# Source material start

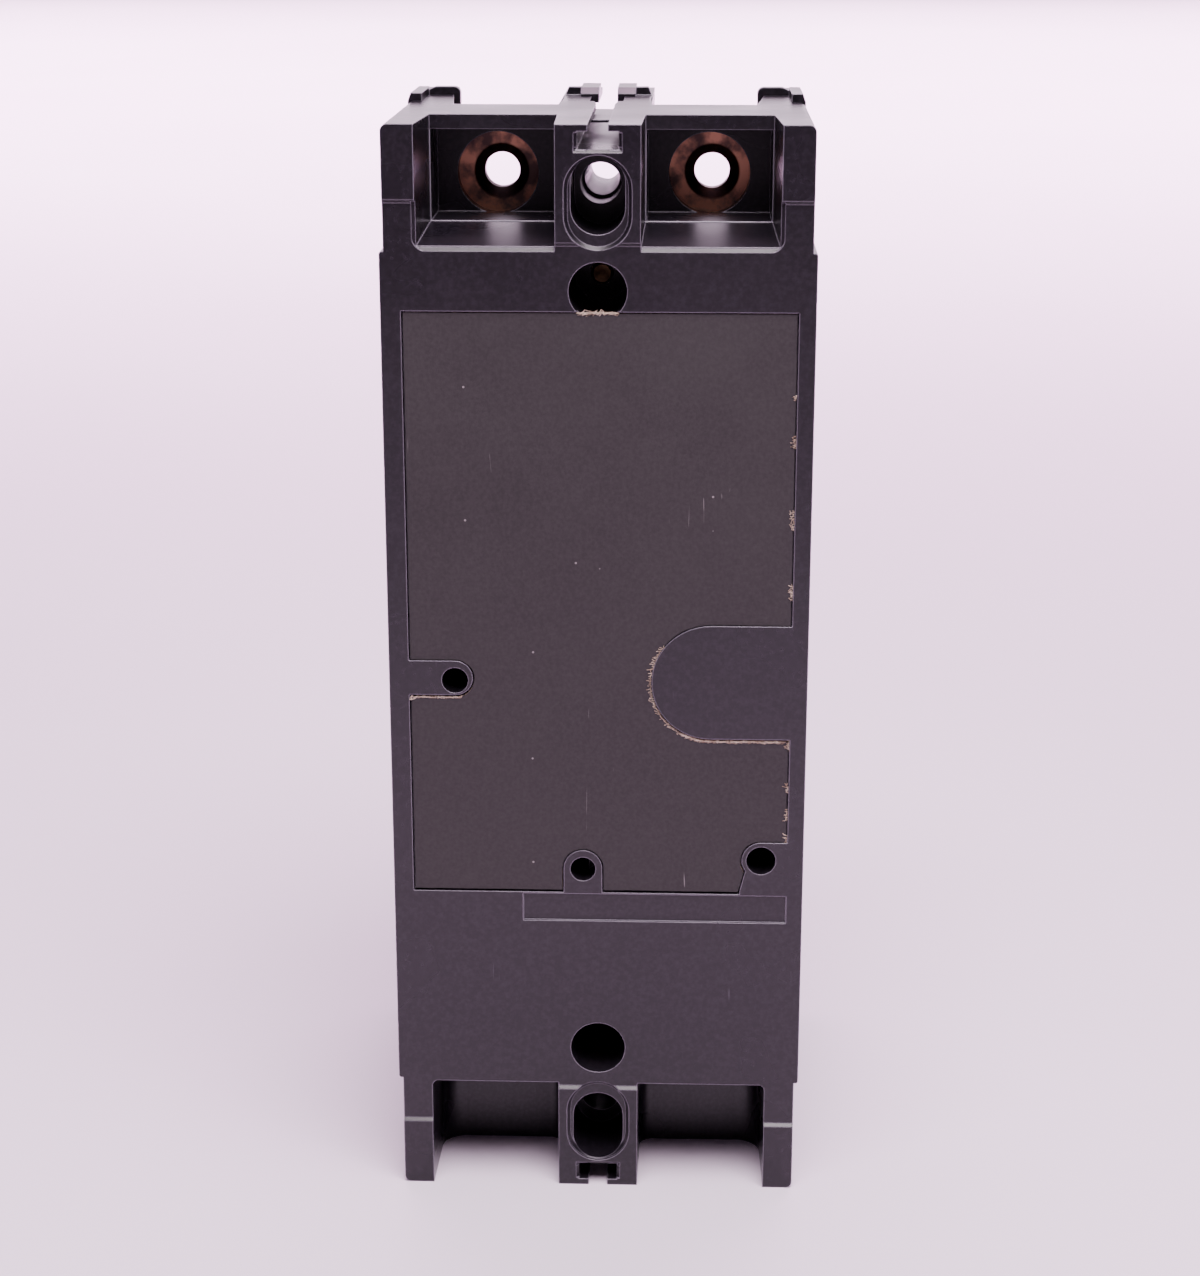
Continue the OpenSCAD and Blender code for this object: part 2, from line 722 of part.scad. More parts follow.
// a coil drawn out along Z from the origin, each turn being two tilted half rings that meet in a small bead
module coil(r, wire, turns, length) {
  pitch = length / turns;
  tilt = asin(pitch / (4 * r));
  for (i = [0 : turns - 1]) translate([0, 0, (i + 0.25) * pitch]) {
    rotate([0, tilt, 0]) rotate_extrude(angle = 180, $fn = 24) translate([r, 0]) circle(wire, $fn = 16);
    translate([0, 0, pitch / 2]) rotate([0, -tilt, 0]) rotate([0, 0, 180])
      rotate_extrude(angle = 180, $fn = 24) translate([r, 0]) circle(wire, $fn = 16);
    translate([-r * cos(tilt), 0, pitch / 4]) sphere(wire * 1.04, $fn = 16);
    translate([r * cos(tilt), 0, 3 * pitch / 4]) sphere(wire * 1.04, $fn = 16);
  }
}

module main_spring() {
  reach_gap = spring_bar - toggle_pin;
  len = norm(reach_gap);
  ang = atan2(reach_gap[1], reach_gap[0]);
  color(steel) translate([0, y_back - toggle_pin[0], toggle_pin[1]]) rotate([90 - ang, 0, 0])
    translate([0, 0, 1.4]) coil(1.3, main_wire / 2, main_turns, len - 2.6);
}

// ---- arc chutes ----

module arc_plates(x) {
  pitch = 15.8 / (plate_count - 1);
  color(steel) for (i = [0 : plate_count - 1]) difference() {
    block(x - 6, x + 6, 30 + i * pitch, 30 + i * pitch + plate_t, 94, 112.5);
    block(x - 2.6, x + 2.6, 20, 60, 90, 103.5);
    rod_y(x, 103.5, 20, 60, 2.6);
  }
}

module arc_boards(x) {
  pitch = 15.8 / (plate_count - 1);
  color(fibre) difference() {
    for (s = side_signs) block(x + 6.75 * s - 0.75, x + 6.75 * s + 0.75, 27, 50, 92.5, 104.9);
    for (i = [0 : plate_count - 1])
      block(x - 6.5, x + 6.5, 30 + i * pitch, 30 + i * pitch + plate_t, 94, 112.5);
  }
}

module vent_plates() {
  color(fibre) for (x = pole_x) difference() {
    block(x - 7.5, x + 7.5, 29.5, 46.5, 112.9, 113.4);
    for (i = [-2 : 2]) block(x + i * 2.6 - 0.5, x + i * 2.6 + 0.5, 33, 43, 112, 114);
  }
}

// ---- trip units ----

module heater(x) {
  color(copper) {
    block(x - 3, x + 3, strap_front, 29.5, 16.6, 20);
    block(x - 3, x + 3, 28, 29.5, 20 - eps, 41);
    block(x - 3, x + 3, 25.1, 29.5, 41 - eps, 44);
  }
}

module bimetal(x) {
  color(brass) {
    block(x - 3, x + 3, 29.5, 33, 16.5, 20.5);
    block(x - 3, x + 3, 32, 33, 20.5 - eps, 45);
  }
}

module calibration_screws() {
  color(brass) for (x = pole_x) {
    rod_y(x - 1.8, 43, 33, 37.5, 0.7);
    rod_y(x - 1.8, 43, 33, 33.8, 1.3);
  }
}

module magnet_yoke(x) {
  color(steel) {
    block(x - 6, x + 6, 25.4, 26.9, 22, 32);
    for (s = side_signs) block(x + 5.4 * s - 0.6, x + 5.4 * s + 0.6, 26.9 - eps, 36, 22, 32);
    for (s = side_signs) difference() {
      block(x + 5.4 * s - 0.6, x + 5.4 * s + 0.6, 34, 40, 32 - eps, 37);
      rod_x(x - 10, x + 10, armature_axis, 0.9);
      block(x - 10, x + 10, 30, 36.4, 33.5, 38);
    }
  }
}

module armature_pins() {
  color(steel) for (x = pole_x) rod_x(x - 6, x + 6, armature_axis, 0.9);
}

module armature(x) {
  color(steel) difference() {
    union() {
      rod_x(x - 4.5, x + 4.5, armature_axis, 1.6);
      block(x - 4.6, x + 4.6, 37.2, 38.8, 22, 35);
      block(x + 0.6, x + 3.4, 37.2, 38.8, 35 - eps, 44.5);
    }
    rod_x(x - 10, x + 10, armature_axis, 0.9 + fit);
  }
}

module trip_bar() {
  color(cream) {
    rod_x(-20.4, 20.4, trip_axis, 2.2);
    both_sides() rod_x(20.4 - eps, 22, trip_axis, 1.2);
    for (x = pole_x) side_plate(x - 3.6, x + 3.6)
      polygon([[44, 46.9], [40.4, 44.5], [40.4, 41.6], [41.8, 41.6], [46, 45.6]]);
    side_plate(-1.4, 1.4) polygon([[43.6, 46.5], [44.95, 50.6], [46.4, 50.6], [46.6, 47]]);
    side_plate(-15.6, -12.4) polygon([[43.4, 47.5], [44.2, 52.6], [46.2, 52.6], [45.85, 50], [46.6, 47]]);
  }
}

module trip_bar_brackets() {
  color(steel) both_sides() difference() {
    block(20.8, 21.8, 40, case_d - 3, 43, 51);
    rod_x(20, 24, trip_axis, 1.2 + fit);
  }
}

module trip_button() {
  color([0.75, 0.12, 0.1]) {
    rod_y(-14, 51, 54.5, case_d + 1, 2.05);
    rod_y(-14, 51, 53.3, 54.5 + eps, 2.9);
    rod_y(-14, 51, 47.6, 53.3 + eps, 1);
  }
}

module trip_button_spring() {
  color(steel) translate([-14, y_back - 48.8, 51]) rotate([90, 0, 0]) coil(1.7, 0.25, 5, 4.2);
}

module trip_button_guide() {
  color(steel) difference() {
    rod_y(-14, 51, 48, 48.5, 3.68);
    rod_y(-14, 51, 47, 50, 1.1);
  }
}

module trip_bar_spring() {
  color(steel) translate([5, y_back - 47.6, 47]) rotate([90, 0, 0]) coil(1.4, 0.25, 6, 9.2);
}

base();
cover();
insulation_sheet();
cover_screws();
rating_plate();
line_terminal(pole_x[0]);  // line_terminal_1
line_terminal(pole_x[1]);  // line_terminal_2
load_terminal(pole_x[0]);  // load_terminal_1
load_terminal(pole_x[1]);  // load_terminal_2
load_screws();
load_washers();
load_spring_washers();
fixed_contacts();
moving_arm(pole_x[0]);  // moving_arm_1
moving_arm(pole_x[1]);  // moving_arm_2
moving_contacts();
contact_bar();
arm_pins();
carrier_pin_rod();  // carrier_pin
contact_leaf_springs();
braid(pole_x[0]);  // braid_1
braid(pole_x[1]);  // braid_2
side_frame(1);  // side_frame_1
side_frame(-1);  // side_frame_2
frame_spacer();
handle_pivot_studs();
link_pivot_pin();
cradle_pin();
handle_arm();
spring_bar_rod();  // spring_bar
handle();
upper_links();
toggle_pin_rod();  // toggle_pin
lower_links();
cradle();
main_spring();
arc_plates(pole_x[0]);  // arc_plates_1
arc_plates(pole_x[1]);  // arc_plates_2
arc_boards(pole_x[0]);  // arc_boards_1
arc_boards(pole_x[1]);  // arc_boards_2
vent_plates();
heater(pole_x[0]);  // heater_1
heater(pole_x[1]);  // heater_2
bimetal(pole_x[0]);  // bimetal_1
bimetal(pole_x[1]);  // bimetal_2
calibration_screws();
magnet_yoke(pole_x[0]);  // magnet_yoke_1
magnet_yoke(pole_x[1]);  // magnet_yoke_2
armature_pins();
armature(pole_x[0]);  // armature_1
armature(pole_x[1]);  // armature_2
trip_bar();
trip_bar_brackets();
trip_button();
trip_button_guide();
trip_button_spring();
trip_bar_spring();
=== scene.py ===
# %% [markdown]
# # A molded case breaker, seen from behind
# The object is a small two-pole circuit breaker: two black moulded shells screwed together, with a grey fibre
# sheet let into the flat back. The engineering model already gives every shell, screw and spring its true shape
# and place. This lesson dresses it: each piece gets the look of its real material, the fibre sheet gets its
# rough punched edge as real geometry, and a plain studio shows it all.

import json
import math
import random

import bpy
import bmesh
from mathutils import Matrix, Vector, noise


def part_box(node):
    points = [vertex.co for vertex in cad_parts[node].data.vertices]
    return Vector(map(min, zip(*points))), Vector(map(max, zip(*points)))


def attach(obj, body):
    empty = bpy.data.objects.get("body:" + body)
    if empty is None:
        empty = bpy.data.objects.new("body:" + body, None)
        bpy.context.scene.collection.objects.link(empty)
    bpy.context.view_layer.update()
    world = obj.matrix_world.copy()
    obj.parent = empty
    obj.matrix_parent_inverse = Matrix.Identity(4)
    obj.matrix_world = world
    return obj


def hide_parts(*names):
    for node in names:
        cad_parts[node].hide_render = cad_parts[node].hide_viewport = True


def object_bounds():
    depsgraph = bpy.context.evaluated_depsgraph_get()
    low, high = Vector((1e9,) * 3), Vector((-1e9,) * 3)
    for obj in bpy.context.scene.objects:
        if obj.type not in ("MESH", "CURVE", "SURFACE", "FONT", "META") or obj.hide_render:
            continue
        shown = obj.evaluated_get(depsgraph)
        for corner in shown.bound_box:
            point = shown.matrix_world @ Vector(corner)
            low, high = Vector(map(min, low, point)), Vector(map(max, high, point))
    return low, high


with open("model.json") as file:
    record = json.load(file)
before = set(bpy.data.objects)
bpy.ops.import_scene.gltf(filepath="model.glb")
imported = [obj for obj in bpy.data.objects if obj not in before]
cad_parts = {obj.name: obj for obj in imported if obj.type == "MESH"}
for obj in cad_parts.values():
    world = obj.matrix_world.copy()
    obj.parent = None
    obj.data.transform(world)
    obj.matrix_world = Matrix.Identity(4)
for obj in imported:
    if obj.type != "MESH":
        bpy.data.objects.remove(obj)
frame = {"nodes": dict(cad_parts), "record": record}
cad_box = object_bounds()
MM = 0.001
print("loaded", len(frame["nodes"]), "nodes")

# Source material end

What the task requires:
Exactly repeat the lines from the line with "frame_spacer();" to the line with "for node in", including both, and output nothing else.

Exercise response:
frame_spacer();
handle_pivot_studs();
link_pivot_pin();
cradle_pin();
handle_arm();
spring_bar_rod();  // spring_bar
handle();
upper_links();
toggle_pin_rod();  // toggle_pin
lower_links();
cradle();
main_spring();
arc_plates(pole_x[0]);  // arc_plates_1
arc_plates(pole_x[1]);  // arc_plates_2
arc_boards(pole_x[0]);  // arc_boards_1
arc_boards(pole_x[1]);  // arc_boards_2
vent_plates();
heater(pole_x[0]);  // heater_1
heater(pole_x[1]);  // heater_2
bimetal(pole_x[0]);  // bimetal_1
bimetal(pole_x[1]);  // bimetal_2
calibration_screws();
magnet_yoke(pole_x[0]);  // magnet_yoke_1
magnet_yoke(pole_x[1]);  // magnet_yoke_2
armature_pins();
armature(pole_x[0]);  // armature_1
armature(pole_x[1]);  // armature_2
trip_bar();
trip_bar_brackets();
trip_button();
trip_button_guide();
trip_button_spring();
trip_bar_spring();
=== scene.py ===
# %% [markdown]
# # A molded case breaker, seen from behind
# The object is a small two-pole circuit breaker: two black moulded shells screwed together, with a grey fibre
# sheet let into the flat back. The engineering model already gives every shell, screw and spring its true shape
# and place. This lesson dresses it: each piece gets the look of its real material, the fibre sheet gets its
# rough punched edge as real geometry, and a plain studio shows it all.

import json
import math
import random

import bpy
import bmesh
from mathutils import Matrix, Vector, noise


def part_box(node):
    points = [vertex.co for vertex in cad_parts[node].data.vertices]
    return Vector(map(min, zip(*points))), Vector(map(max, zip(*points)))


def attach(obj, body):
    empty = bpy.data.objects.get("body:" + body)
    if empty is None:
        empty = bpy.data.objects.new("body:" + body, None)
        bpy.context.scene.collection.objects.link(empty)
    bpy.context.view_layer.update()
    world = obj.matrix_world.copy()
    obj.parent = empty
    obj.matrix_parent_inverse = Matrix.Identity(4)
    obj.matrix_world = world
    return obj


def hide_parts(*names):
    for node in names:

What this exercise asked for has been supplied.